1 Ekim 2012 Pazartesi

İşsiz kaldım, inan ki dünyama gün doğmuyor...

Pek sevgili arkadaşlar,

Bu sabah baktım ki, bir arkadaşım bana işsizlik maaşını nasıl alabileceğini sormuş. Ona uzun uzun bir cevap yazdım, yazarken de "e madem ben bunu neden blog'da yazmıyorum ki, lazım olur..." diye düşündüm. Buyrun:

Başvuru Koşulları Nedir?

1. İşsizlik maaşı-ödeneğinin ilk ve en önemli koşulu, işten "çıkarılmış" olmaktır. Hem istifa edip hem de işsizlik ödeneği isteyemiyoruz. Bu noktada eğer işyerimizle "anlaşmalı boşanıyorsak" bile, bizi kendisinin işten çıkarmış görünmesi gerekiyor.

İşverenler buna yanaşmak istemeyebilir ki haksız da değiller. İşçiler tamamen kişisel sebeplerden ayrılmak istemiş olsalar bile "bak işte beni sen işten çıkardın" diyerek işe iade veya tazminat davası açabiliyorlar. Prensip olarak işçi tarafında bir insanım ama doğruya doğru, işçiye sağlanan imkanların kimi zaman son derece etik dışı kullanıldığını görmüyor değiliz.

Öncelikle bu sorunu çözmüş olmamız gerekiyor. İstifa edecekseniz bile "işten çıkarılmış" görünün. Eğer bir şirkette çalışıyorsanız, İK'cılarınız "ikale" kavramını biliyorlardır mutlaka, bir tür fesih sözleşmesi. İkale yolu mümkün.

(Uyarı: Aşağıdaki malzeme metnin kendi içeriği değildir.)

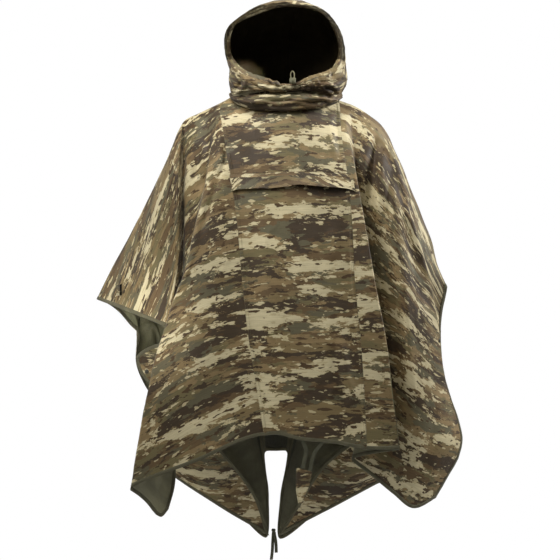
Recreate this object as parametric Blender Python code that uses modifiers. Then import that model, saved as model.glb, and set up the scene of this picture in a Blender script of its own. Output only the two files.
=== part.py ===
"""Hooded rain poncho, hanging as it is worn, empty inside. Metres, +Z up, -Y is the front, +X is the wearer's left.

The cloth is one rectangle, 1.64 m from wrist to wrist and 2.24 m from front hem to back hem, in three lengthwise
widths joined by two long seams, with a hood on the neck hole in the middle and a tape bound round the whole edge.
Each half, front and back, is a loft between its folds. A fold is a line that starts on the shoulder crest and ends at
the hem; its row in the tables below gives where it leaves the crest and its places at named levels down the cloth.
The origin is the middle of the neck hole, level with the shoulders.
"""

import math

import bmesh
import bpy
import numpy as np
from mathutils import Vector

MM = 0.001

# ---- driving dimensions (m) ----
WALL = 0.0018  # cloth wall
TAPE_WALL = 0.0020  # folded binding tape, over the edge
TAPE_WIDTH = 0.009  # binding tape, seen width
GAP = 0.0003  # least air between neighbouring pieces
HALF_WIDTH = 0.82  # cut, centre line to side edge
SEAM_AT = 0.16  # cut, centre line to each long seam
HOOD_WALL = 0.0018
END_FREE = 0.0015  # how far the two bindings stop short of each other at the wrist corners
GROOVE = 0.0016  # how far hood and collar stop short of the bottom of the crease between them
COLLAR_OUT, COLLAR_UP = 0.0018, 0.0065  # the collar's first turn above the neck seam, outwards and up
FLAP_LIFT = 0.007  # how far the pocket flap's lower edge stands off
CREST_ROUND = 0.12  # level by which the crest's own curve has faded out of the loft

# ---- shoulder crest, from the neck hole out to the wrist corner: (cut distance from the centre line, x, y, z mm) ----
CREST_RIGHT = (
    (0.160, -153, 0, 20), (0.196, -193, 0, 0), (0.252, -246, 0, -25), (0.292, -284, 0, -45), (0.323, -300, 0, -73),
    (0.391, -325, 0, -140), (0.512, -381, 0, -255), (0.629, -436, -2, -364), (0.741, -492, -6, -468), (0.820, -528, -10, -543),
)
CREST_LEFT = (
    (0.160, 147, 0, 13), (0.203, 190, 0, -3), (0.253, 231, 0, -28), (0.300, 266, 0, -56), (0.340, 287, 0, -87),
    (0.388, 304, 0, -129), (0.440, 325, 0, -174), (0.503, 346, 0, -230), (0.559, 367, -2, -279), (0.618, 387, -6, -331),
    (0.679, 407, -12, -384), (0.749, 420, -20, -448), (0.820, 447, -30, -509),
)

# ---- folds, one row each: (name, cut distance at the crest, softness, ((level, x, y, z mm), ...)) ----
# softness is 1 for a soft curve across the fold and near 0 for a pressed one. Level 0 is the crest and 1 the hem.
FRONT_FOLDS = (
    ("right_edge", -0.820, 1.0, ((0.05, -505, -30, -551), (0.12, -478, -50, -560), (0.20, -442, -70, -572), (0.30, -402, -90, -587), (0.42, -359, -110, -603), (0.56, -315, -118, -625), (0.60, -310, -110, -645), (0.64, -338, -95, -660), (0.68, -379, -75, -675), (0.72, -412, -50, -705), (0.76, -397, -60, -752), (0.80, -370, -75, -781), (0.87, -332, -105, -881), (0.93, -300, -130, -984), (0.97, -300, -145, -1043), (1.00, -316, -153, -1104))),
    ("right_sleeve", -0.575, 1.0, ((0.05, -397, -35, -326), (0.12, -383, -60, -347), (0.20, -367, -78, -383), (0.30, -350, -93, -444), (0.42, -327, -106, -520), (0.56, -310, -108, -620), (0.60, -303, -95, -640), (0.64, -319, -95, -666), (0.72, -371, -70, -723), (0.80, -344, -95, -803), (0.87, -323, -120, -890), (0.93, -313, -140, -988), (1.00, -336, -160, -1123))),
    ("right_lip", -0.300, 0.35, ((0.05, -290, -30, -68), (0.12, -291, -60, -118), (0.20, -291, -78, -194), (0.30, -291, -90, -304), (0.42, -293, -98, -430), (0.54, -305, -105, -577), (0.60, -296, -75, -633), (0.64, -306, -90, -667), (0.72, -336, -90, -738), (0.80, -326, -115, -821), (0.87, -321, -135, -897), (0.93, -325, -150, -989), (1.00, -348, -165, -1116))),
    ("right_valley", -0.285, 0.5, ((0.05, -282, -15, -61), (0.12, -283, -28, -107), (0.20, -283, -36, -196), (0.30, -285, -40, -310), (0.42, -285, -45, -440), (0.56, -290, -50, -587), (0.60, -292, -55, -622), (0.64, -296, -80, -665), (0.72, -316, -105, -745), (0.80, -322, -130, -825), (0.93, -338, -160, -988), (1.00, -358, -170, -1103))),
    ("right_strip", -0.247, 1.0, ((0.05, -244, -30, -43), (0.12, -254, -55, -88), (0.20, -261, -70, -161), (0.30, -269, -78, -271), (0.42, -274, -83, -394), (0.56, -290, -85, -558), (0.64, -299, -105, -656), (0.72, -319, -130, -744), (0.80, -333, -150, -825), (0.93, -356, -170, -983), (1.00, -371, -175, -1085))),
    ("right_trough", -0.218, 0.8, ((0.05, -214, -35, -30), (0.12, -215, -60, -77), (0.20, -225, -78, -145), (0.30, -233, -88, -236), (0.42, -254, -100, -376), (0.56, -285, -120, -539), (0.64, -310, -145, -643), (0.72, -335, -165, -733), (0.80, -352, -175, -820), (0.93, -378, -185, -976), (1.00, -391, -185, -1064))),
    ("right_fold", -0.200, 0.3, ((0.05, -199, -45, -26), (0.12, -192, -85, -75), (0.20, -204, -120, -144), (0.30, -213, -150, -230), (0.42, -241, -175, -367), (0.56, -290, -190, -530), (0.72, -347, -200, -720), (0.87, -386, -205, -891), (1.00, -413, -200, -1045))),
    ("right_front", -0.185, 1.0, ((0.05, -191, -50, -21), (0.12, -183, -90, -70), (0.20, -181, -130, -142), (0.30, -180, -155, -227), (0.42, -185, -175, -352), (0.56, -202, -195, -509), (0.72, -220, -210, -682), (0.87, -230, -215, -832), (1.00, -232, -220, -966))),
    ("right_seam", -0.160, 1.0, ((0.05, -182, -50, -15), (0.12, -175, -90, -64), (0.20, -163, -120, -138), (0.30, -148, -145, -221), (0.42, -132, -165, -335), (0.56, -118, -185, -490), (0.72, -99, -200, -651), (0.87, -77, -210, -785), (1.00, -59, -215, -899))),
    ("right_middle", None, 1.0, ((0.00, -94, -75, -5), (0.05, -96, -95, -27), (0.12, -93, -115, -67), (0.20, -84, -137, -137), (0.30, -78, -155, -225), (0.42, -67, -170, -335), (0.56, -57, -190, -490), (0.72, -43, -205, -651), (0.87, -30, -212, -788), (1.00, -25, -213, -897))),
    ("centre", None, 1.0, ((0.00, 0, -100, -8), (0.05, -1, -112, -29), (0.12, -1, -125, -68), (0.20, 2, -140, -135), (0.30, 2, -155, -222), (0.42, 5, -170, -335), (0.56, 7, -190, -490), (0.72, 12, -205, -651), (0.87, 15, -215, -787), (1.00, 28, -220, -909))),
    ("left_middle", None, 1.0, ((0.00, 93, -75, -5), (0.05, 89, -95, -27), (0.12, 89, -115, -67), (0.20, 88, -137, -137), (0.30, 90, -155, -225), (0.42, 95, -170, -335), (0.56, 103, -190, -490), (0.72, 115, -210, -651), (0.87, 123, -220, -792), (1.00, 125, -225, -919))),
    ("left_seam", 0.160, 1.0, ((0.05, 149, -50, -21), (0.12, 150, -85, -66), (0.20, 156, -120, -141), (0.30, 166, -145, -221), (0.42, 176, -165, -335), (0.56, 182, -185, -490), (0.72, 197, -200, -651), (0.87, 206, -210, -793), (1.00, 212, -215, -935))),
    ("left_fold", 0.180, 0.25, ((0.05, 168, -45, -26), (0.12, 165, -80, -68), (0.20, 178, -115, -143), (0.30, 190, -145, -221), (0.42, 209, -170, -335), (0.56, 235, -190, -493), (0.72, 266, -200, -657), (0.87, 285, -205, -802), (1.00, 300, -205, -937))),
    ("left_pleat", 0.196, 0.55, ((0.05, 180, -40, -28), (0.12, 179, -60, -69), (0.20, 186, -78, -142), (0.30, 193, -90, -223), (0.42, 201, -100, -340), (0.56, 208, -110, -498), (0.72, 210, -125, -666), (0.87, 198, -140, -813), (1.00, 176, -150, -973))),
    ("left_strip", 0.225, 1.0, ((0.05, 211, -35, -38), (0.12, 212, -60, -83), (0.20, 219, -80, -153), (0.30, 226, -90, -253), (0.42, 244, -100, -381), (0.56, 273, -115, -525), (0.72, 299, -130, -679), (0.87, 285, -140, -845), (1.00, 230, -145, -1017))),
    ("left_sleeve", 0.390, 1.0, ((0.05, 288, -40, -127), (0.12, 274, -75, -161), (0.20, 269, -95, -212), (0.30, 277, -105, -294), (0.42, 298, -115, -414), (0.56, 326, -125, -549), (0.72, 344, -135, -711), (0.87, 338, -140, -888), (1.00, 285, -140, -1063))),
    ("left_crest", 0.600, 1.0, ((0.05, 369, -35, -318), (0.12, 357, -65, -342), (0.20, 349, -85, -375), (0.30, 351, -95, -422), (0.42, 364, -105, -504), (0.56, 385, -110, -612), (0.72, 401, -110, -756), (0.87, 408, -120, -937), (1.00, 343, -120, -1107))),
    ("left_edge", 0.820, 1.0, ((0.12, 442, -35, -537), (0.25, 435, -35, -568), (0.50, 430, -30, -651), (0.62, 437, -30, -734), (0.72, 455, -30, -806), (0.80, 479, -40, -878), (0.85, 488, -50, -932), (0.90, 476, -60, -977), (0.95, 444, -75, -1030), (1.00, 409, -90, -1085))),
)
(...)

2. İkinci olarak, işten çıkış sebebiniz "geçerli sebep" olacak. İş hukuku bilmeyen arkadaşlar için özet geçeyim; iş akdinin sona ermesinde geçerli sebep ve haklı sebep diye iki kavram vardır. Haklı sebep, ahlaksızlık, terbiyesizlik, taciz, hırsızlık, işe gelmeme filan gibi sebeplerdir. Yani "işverenin o kişiye tahammül etmesinin artık beklenemez halde olması" dersem sanırım özetlemiş olurum. İşte feshiniz eğer böyle bir haklı sebepten görünüyorsa, tazminat yalan oluyor.

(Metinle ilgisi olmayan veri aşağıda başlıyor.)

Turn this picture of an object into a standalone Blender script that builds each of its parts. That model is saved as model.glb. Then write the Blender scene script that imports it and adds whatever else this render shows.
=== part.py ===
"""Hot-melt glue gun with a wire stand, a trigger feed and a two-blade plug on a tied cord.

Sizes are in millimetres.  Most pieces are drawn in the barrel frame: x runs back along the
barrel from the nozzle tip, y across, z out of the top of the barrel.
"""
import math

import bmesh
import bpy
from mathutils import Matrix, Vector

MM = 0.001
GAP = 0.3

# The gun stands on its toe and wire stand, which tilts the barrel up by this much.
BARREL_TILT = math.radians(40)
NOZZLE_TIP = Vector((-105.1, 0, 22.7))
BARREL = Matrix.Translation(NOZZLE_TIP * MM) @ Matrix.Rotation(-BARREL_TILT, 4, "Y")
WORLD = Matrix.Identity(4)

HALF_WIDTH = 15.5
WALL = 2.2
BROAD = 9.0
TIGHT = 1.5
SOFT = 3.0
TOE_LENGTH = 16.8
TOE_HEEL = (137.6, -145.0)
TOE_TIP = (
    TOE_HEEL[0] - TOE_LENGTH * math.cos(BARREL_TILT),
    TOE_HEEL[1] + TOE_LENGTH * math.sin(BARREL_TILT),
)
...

Geçerli sebep dediğimiz ise, bir tür "severek ayrılmak." Mesela artık istihdam fazlası hale gelmiş olabilirsiniz, işyeri küçülüyor olabilir, sizin çalıştığınız birim kapatılıyordur, ne bileyim, performansınız düşüktür, falan filan gibi. Yani aslında "biz sizinle çalışırdık ama şartlar elvermiyor" durumu. Biraz samimiyetsiz de olsa, en azından "seni burada bir dakika bile görmek istemiyorum" tribi atan bir haklı fesih gibi değil. "Siyaseten doğru" bir kovuş.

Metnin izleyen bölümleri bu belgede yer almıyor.